Gold fell about 1.5% toward $4,120 an ounce as Deutsche Bank cut its forecasts by up to 22% — to $4,300 for Q3 and $4,800 for year-end — citing a hawkish Fed repricing, a firm dollar and gold-ETF outflows, while noting central-bank buying still offers support.
Original market reporting from the FXMARE News Desk, produced under the FXMARE editorial policy. It reports facts only and is not investment advice.
Gold extended its recent decline on Tuesday and Deutsche Bank sharply lowered its price forecasts, as a stronger dollar and growing expectations that the Federal Reserve will keep policy tight, or even tighten further, eroded the appeal of the non-yielding metal. Spot gold fell as much as roughly 1.5% to around $4,120 an ounce, while silver, which tends to move with gold but more violently, dropped close to 5%.
Deutsche Bank cut its gold-price forecasts by as much as 22%, reducing its third-quarter projection to $4,300 an ounce and lowering its fourth-quarter target by about 17% to $4,800. The bank pointed to a repricing of expectations for Fed policy, combined with resilient US economic data, as the primary forces weighing on the metal. It cautioned that if the central bank were to raise rates several times, gold could fall toward $3,800 an ounce, while its higher targets assume the Fed instead holds steady.
The move underscores how quickly sentiment has shifted. After climbing to a record high near $5,600 an ounce earlier in the year, gold has given back a substantial portion of those gains as hopes for monetary easing faded. The metal's bull case had rested heavily on falling real yields and a softening dollar; with both of those conditions reversing amid firmer inflation and a more hawkish Fed, the rationale for holding a zero-yield asset has weakened.

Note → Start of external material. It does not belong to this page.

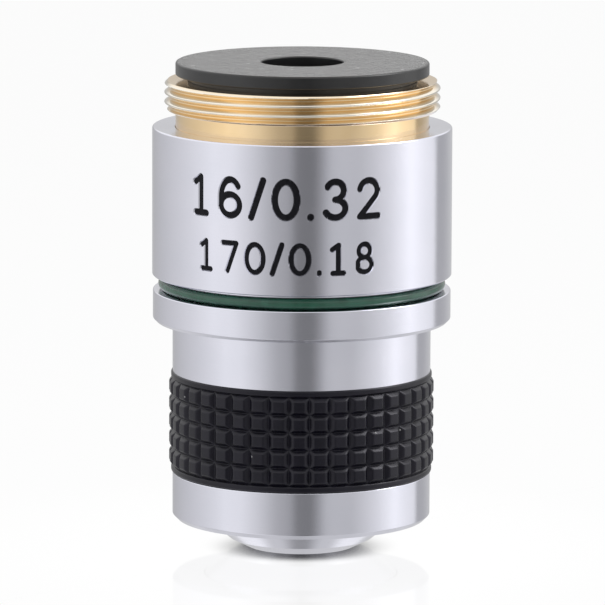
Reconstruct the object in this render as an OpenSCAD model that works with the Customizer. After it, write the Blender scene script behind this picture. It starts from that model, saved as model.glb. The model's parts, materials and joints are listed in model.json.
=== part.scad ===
// Sprung achromat microscope objective, standing on its nose with the mounting thread up.
// Z is the optical axis and z = 0 is the front face of the nose. All sizes are in millimetres.
// The outer barrel, thread, rear stop, retaining ring and spring stay with the microscope.
// The nose slides up into the barrel against the spring when it meets a slide.
// Diameters follow from the mounting thread: walls and gaps lead inwards to the lenses and
// outwards to the barrel. Heights are stacked from the nose up.

/* [Mounting end] */
// Major diameter of the mounting thread, 0.8 inch
thread_d = 20.24; // [18:0.01:23]
// Length of the threaded part
thread_h = 2.15; // [1.6:0.05:4]
// Chamfer at both ends of the thread
thread_chamfer = 0.25; // [0.1:0.05:0.5]
// Depth of the plain neck under the thread
neck_undercut = 0.82; // [0.6:0.01:1]
// Height of the plain neck between the thread and the shoulder
neck_h = 1.25; // [0.9:0.05:2.5]
// Wall of the neck, outside the spring
neck_wall = 0.9; // [0.6:0.05:1.2]
// How far the rear stop's disc lies inside the thread's crests
stop_inset = 0.82; // [0.5:0.01:1.2]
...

Deutsche Bank also flagged signs of fading investment demand. It noted that continued outflows from gold-backed exchange-traded funds suggest one of bullion's traditional sources of support is now notably absent. The bank further pointed to a discount on China's onshore gold prices relative to international futures, which it said implies that imports are unlikely to provide meaningful support for the market in the near term.
The revision follows a similar move by another major bank, which recently trimmed its own year-end gold forecast after concluding the Fed is unlikely to cut rates this year. Together, the downgrades reflect a broader recalibration across Wall Street, where the elevated rate environment and a firm dollar have replaced the easing expectations that underpinned much of gold's earlier ascent.
Not all of the supports have eroded, however. Deutsche Bank emphasized that central-bank purchases continue to provide strong underlying demand for gold, a trend it expects to persist as monetary authorities diversify their reserves. That official-sector buying has been a structural pillar of the market and helps explain why many analysts remain constructive on the metal over the longer term even as near-term forecasts come down.
The pullback also unfolded against a turbulent backdrop for markets more broadly, with a global selloff in technology shares and a firmer dollar reflecting the same hawkish-Fed narrative pressuring gold. For now, the metal's near-term direction appears closely tied to the path of US monetary policy and the dollar, with the prospect of higher-for-longer rates capping a market that, only months ago, was setting record highs. Whether gold stabilizes or extends its slide is likely to hinge on incoming inflation data and how decisively the Fed signals its next move.